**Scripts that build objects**
□ □ □ □ □ □ □

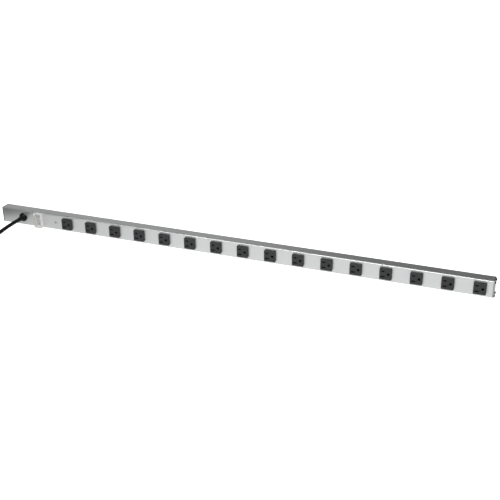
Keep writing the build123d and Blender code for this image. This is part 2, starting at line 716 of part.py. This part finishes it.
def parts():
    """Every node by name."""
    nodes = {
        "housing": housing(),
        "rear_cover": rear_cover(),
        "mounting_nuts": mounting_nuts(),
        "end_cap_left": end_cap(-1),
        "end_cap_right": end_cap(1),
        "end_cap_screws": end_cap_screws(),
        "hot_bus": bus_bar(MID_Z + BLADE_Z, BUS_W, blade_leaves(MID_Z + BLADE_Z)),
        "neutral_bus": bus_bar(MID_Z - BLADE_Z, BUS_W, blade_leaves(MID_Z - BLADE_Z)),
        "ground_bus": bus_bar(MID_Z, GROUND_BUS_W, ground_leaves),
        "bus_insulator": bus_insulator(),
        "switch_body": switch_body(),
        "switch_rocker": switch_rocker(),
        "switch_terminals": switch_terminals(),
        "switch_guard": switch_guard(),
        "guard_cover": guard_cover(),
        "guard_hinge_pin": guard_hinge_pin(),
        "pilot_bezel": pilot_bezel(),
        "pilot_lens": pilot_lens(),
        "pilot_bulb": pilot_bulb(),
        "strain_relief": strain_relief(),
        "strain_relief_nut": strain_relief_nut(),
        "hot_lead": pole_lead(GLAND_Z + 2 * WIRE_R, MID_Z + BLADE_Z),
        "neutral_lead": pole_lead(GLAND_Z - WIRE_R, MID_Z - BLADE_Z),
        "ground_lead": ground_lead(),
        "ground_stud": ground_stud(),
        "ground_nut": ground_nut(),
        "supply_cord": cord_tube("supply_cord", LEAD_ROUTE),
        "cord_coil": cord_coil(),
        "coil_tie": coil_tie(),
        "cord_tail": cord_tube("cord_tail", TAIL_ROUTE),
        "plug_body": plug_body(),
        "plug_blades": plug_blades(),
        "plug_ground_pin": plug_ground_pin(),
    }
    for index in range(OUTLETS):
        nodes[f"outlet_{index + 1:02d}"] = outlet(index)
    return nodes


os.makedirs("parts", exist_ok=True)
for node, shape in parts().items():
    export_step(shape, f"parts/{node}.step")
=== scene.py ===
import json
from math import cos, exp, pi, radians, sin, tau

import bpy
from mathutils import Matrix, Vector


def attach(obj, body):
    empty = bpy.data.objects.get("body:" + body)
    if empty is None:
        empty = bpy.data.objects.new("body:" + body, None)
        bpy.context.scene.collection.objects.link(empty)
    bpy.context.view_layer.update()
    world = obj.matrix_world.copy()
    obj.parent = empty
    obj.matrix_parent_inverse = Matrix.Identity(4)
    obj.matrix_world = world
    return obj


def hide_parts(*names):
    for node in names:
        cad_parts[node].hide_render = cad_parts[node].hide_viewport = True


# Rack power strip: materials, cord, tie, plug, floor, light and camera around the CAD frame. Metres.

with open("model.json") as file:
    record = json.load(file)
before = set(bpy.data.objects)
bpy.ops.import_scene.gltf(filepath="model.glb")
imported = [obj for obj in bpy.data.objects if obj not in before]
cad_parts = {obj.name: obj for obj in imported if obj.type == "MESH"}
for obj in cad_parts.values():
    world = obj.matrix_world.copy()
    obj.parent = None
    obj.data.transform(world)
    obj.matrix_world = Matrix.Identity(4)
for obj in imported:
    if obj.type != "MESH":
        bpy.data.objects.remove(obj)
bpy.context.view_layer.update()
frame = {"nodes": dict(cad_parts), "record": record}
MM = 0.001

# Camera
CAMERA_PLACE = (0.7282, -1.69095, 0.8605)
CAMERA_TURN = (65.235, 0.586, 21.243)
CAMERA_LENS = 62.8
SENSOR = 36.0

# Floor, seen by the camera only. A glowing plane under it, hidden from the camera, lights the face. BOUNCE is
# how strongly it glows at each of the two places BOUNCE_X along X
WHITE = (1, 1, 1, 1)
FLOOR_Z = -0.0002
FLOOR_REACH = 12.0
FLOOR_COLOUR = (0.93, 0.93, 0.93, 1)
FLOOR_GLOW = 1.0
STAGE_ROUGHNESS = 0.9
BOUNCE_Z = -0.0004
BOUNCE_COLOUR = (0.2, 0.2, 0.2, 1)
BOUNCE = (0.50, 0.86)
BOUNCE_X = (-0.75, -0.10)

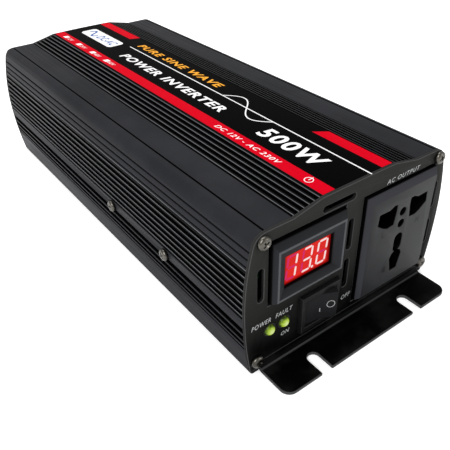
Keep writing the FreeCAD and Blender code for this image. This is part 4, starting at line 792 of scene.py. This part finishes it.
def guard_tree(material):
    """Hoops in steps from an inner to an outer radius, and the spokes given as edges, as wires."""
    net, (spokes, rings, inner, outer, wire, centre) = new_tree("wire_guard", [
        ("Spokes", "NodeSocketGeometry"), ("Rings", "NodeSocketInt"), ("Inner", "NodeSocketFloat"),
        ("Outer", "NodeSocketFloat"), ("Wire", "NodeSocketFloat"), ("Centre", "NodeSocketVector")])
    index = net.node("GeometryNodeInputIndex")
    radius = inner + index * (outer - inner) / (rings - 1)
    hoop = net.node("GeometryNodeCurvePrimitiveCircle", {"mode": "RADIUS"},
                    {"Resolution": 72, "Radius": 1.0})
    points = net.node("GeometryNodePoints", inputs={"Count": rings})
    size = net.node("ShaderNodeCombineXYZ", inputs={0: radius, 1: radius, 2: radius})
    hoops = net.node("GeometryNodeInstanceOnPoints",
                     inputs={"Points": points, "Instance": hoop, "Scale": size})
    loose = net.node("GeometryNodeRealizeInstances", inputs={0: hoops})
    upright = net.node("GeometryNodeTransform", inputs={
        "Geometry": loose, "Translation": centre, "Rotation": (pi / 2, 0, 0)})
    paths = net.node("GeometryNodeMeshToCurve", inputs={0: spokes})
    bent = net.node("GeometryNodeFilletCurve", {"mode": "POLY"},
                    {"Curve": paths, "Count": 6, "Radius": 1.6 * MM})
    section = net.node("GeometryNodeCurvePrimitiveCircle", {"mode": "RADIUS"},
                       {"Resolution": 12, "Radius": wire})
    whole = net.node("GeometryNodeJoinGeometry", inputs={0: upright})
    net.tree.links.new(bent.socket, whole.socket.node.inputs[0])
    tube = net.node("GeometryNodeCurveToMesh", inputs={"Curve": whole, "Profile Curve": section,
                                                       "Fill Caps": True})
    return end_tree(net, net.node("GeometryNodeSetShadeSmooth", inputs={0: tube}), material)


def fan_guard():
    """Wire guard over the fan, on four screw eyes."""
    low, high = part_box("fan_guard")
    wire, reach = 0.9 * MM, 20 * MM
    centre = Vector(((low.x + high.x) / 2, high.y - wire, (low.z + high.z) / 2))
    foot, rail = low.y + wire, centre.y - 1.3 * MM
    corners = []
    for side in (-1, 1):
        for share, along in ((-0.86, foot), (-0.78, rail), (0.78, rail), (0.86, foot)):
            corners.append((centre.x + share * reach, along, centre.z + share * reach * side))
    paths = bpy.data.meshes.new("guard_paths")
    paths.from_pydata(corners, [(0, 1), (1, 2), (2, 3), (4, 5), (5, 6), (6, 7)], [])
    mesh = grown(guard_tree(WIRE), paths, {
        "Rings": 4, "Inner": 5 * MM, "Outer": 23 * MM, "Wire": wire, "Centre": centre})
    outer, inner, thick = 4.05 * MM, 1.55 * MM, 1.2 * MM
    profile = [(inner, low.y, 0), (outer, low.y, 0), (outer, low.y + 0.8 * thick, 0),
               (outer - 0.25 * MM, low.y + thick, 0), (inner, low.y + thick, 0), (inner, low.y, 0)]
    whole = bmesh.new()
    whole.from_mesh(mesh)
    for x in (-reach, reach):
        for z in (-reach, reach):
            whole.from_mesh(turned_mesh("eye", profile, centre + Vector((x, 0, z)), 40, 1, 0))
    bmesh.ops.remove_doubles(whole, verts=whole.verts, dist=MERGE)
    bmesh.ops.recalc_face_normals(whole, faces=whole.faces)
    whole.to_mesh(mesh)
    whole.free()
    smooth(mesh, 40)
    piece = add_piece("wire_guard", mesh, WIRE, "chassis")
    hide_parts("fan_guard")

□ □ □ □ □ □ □

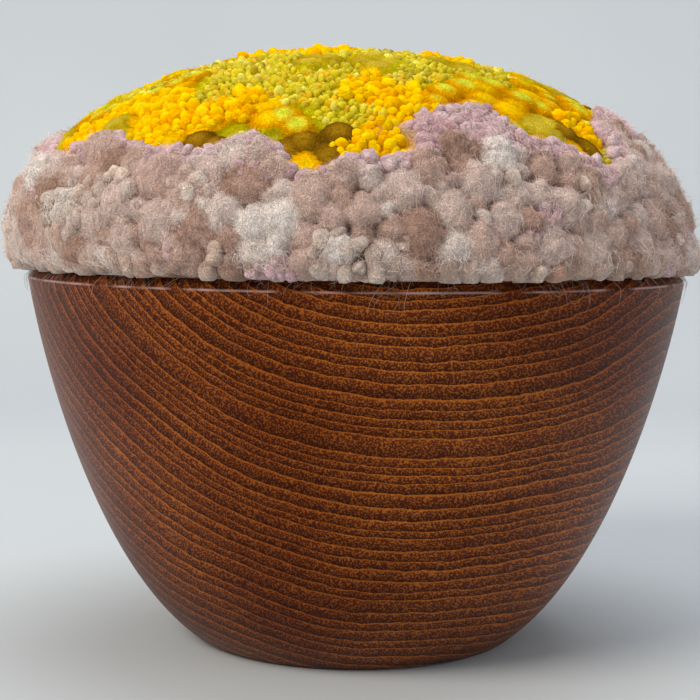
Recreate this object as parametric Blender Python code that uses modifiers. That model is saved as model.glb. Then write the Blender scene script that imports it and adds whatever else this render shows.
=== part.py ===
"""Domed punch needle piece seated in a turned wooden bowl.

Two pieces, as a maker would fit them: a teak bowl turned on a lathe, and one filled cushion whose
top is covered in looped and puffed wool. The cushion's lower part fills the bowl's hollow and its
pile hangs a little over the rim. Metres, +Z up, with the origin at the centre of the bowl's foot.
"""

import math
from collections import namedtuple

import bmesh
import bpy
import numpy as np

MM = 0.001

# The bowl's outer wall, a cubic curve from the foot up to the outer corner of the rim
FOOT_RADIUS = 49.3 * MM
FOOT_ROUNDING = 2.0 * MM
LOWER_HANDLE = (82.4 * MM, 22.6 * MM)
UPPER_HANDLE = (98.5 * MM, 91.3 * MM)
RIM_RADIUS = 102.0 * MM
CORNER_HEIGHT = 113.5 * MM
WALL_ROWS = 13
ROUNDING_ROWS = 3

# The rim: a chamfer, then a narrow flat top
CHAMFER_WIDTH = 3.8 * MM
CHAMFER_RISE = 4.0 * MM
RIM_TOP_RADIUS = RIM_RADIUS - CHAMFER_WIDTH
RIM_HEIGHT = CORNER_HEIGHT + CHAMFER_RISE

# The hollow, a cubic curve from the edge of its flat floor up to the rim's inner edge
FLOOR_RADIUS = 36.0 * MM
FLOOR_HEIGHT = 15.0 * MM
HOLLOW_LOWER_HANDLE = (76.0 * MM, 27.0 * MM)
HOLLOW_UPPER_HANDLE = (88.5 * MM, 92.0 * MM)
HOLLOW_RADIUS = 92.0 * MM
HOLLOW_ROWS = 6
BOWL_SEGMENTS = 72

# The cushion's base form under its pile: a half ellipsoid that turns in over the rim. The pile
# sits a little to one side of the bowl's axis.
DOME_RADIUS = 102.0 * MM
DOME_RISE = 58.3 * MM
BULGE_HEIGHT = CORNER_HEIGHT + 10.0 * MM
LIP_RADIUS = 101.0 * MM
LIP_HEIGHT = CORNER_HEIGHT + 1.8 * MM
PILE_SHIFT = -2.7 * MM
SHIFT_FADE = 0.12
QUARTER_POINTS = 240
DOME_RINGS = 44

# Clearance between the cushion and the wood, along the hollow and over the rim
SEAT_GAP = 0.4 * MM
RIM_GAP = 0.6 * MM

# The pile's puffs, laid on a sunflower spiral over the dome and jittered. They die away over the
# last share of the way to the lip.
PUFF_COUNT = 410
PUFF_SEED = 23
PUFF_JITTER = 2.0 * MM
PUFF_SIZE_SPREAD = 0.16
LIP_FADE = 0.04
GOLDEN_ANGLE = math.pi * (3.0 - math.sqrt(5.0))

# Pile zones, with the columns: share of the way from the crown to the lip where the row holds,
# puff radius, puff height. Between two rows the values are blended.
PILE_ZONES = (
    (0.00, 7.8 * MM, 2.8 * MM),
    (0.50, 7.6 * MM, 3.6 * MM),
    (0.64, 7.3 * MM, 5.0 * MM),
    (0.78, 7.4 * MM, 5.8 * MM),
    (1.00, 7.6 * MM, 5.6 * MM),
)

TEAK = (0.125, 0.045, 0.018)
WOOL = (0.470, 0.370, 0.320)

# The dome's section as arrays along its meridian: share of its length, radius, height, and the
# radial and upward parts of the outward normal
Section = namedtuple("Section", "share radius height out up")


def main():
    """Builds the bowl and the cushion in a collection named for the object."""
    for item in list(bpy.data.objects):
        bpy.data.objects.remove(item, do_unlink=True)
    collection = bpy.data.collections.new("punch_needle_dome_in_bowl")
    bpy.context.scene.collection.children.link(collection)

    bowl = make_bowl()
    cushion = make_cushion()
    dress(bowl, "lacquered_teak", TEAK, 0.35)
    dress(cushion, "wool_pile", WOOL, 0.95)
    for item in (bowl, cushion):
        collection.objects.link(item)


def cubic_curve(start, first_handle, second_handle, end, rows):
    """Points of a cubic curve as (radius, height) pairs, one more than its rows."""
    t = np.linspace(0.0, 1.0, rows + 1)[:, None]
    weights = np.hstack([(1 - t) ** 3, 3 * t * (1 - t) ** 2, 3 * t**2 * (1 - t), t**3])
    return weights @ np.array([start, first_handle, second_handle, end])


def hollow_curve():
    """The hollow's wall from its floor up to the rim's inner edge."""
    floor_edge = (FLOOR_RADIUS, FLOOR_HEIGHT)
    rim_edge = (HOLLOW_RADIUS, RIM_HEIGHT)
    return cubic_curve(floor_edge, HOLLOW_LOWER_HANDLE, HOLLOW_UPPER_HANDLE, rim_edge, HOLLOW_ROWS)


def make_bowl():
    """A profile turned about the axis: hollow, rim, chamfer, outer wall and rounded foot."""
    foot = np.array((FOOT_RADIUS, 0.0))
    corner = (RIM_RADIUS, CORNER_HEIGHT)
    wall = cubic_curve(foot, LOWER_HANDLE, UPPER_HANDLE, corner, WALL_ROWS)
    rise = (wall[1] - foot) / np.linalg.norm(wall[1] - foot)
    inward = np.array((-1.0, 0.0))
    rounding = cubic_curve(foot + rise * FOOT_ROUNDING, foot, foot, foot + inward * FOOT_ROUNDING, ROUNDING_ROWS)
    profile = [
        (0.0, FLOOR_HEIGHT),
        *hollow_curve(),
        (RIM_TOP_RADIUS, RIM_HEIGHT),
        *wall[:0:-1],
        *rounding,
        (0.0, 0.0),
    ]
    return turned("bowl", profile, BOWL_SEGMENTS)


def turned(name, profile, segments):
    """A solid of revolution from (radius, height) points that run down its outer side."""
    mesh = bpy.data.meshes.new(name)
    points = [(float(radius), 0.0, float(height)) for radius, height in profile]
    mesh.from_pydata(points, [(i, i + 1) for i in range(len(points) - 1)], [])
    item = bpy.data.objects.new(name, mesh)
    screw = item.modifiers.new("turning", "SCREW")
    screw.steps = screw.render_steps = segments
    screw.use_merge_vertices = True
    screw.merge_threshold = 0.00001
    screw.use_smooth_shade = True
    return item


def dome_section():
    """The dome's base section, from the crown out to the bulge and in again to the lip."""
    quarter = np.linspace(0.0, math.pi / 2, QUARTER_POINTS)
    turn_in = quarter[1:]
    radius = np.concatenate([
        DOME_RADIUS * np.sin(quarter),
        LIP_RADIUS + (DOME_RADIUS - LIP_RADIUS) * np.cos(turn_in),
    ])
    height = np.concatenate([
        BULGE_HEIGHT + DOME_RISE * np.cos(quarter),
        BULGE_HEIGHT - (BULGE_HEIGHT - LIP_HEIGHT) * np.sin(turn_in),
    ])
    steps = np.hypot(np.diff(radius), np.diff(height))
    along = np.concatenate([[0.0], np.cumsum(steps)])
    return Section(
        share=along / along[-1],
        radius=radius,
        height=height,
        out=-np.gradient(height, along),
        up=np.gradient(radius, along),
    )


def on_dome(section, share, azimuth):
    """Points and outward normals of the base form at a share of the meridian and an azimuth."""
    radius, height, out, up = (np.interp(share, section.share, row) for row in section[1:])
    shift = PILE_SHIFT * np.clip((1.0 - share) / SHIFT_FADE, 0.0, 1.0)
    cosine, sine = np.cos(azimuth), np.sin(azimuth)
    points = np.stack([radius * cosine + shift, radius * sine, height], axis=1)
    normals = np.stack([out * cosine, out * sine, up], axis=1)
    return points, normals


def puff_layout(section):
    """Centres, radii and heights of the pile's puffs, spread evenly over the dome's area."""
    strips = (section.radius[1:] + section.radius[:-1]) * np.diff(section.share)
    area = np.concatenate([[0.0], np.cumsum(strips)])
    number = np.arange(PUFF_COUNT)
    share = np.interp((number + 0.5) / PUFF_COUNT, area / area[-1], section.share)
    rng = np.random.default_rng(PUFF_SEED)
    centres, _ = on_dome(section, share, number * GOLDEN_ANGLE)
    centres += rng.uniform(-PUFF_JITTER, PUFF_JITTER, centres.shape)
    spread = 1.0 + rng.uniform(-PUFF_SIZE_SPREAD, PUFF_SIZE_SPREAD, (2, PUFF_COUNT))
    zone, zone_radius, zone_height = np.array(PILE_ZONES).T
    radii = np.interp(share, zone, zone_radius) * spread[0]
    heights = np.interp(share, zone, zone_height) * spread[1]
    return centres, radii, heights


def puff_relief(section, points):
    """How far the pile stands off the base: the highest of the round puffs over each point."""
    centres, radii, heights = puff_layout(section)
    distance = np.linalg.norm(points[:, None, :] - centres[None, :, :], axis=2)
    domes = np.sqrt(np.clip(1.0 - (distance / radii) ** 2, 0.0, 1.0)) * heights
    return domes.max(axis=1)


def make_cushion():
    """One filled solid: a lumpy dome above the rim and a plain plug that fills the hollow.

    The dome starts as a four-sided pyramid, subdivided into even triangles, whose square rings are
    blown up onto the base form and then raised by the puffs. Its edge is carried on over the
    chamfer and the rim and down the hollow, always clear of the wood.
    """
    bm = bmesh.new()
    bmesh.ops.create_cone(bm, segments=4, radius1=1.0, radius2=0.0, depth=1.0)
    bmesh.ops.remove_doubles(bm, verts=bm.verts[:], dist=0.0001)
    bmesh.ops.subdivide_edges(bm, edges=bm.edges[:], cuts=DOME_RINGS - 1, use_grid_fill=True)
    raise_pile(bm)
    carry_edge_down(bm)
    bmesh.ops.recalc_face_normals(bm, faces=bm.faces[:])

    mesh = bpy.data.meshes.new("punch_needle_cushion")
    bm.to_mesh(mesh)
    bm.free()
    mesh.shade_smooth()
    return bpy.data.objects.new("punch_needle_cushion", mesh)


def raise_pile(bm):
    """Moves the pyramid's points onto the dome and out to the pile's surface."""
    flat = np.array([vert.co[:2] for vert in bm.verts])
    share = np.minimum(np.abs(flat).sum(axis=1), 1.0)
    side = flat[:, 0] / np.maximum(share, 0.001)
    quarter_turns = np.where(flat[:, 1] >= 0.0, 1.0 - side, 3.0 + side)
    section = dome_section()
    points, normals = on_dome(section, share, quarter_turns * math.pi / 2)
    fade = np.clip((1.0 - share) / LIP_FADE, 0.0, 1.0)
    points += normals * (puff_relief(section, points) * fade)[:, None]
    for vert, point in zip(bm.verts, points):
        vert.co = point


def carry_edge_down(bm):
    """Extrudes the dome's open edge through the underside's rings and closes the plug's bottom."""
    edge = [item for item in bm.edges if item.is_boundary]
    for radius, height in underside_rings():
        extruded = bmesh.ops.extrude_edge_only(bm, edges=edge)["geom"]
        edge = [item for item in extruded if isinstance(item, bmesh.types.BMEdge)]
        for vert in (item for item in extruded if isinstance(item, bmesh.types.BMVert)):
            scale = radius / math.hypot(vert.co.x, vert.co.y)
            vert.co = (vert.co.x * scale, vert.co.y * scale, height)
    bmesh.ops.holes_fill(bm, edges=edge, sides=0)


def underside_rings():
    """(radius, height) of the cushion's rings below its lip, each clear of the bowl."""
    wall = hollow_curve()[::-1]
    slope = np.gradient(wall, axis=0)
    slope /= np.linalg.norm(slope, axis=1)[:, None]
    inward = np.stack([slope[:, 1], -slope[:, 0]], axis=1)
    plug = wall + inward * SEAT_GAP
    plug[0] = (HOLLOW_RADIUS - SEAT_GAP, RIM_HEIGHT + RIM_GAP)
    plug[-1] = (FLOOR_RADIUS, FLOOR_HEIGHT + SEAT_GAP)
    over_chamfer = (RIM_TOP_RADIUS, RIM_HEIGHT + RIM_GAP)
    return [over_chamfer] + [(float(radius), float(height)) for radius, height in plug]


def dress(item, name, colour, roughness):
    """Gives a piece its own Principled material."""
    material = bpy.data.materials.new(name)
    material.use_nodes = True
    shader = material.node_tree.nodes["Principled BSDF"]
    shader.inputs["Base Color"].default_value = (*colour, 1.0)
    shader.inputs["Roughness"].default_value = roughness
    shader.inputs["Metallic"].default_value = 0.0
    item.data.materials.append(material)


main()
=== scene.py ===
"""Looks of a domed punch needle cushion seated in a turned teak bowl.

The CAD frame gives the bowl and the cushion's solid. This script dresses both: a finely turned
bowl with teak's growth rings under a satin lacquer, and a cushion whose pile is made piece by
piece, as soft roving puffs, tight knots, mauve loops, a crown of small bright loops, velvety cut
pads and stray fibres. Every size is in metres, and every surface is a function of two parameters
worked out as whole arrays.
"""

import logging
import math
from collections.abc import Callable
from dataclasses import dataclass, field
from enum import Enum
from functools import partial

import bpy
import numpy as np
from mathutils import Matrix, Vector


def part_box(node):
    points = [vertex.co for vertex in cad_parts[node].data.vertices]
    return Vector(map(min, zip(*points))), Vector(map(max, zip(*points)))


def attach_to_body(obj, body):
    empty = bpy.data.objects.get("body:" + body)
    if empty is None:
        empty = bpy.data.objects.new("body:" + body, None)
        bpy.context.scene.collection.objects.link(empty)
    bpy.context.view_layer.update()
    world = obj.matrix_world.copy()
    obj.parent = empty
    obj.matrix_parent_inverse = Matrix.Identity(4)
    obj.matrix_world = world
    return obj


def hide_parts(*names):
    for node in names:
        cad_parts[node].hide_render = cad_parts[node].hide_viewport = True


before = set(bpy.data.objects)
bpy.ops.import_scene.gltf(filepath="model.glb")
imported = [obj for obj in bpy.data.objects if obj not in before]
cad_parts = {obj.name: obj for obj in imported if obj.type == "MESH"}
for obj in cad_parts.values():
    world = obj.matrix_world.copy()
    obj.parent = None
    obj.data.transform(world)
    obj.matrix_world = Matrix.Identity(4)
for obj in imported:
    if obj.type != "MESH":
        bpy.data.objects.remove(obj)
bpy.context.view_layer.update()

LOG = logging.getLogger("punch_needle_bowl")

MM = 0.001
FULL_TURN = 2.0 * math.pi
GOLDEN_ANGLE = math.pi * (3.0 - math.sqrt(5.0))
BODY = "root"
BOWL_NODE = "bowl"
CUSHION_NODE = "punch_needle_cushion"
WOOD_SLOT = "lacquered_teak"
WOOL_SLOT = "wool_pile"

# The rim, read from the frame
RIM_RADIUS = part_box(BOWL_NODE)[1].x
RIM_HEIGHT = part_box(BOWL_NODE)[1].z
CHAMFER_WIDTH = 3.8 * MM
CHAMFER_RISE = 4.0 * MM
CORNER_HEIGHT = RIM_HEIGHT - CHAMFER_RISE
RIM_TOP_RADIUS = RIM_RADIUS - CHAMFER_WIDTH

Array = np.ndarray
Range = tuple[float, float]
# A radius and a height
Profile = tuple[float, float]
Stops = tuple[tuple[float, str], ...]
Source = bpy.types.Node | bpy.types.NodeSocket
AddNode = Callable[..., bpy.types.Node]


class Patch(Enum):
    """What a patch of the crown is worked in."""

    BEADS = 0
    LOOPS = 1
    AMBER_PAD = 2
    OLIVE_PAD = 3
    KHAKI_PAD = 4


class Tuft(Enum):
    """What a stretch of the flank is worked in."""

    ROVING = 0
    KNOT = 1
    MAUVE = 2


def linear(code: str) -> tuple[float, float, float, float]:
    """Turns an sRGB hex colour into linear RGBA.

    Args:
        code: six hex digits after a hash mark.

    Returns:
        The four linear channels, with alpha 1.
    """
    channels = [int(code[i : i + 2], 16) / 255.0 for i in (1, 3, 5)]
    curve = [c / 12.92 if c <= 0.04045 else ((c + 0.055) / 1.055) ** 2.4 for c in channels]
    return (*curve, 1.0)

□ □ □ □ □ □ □

**Required task**
Above are the records. Copy the lines beginning at the one that has "material.use_nodes = True" and ending with the one that has "turned teak bowl.", unchanged.

**Final result**
    material.use_nodes = True
    shader = material.node_tree.nodes["Principled BSDF"]
    shader.inputs["Base Color"].default_value = (*colour, 1.0)
    shader.inputs["Roughness"].default_value = roughness
    shader.inputs["Metallic"].default_value = 0.0
    item.data.materials.append(material)


main()
=== scene.py ===
"""Looks of a domed punch needle cushion seated in a turned teak bowl.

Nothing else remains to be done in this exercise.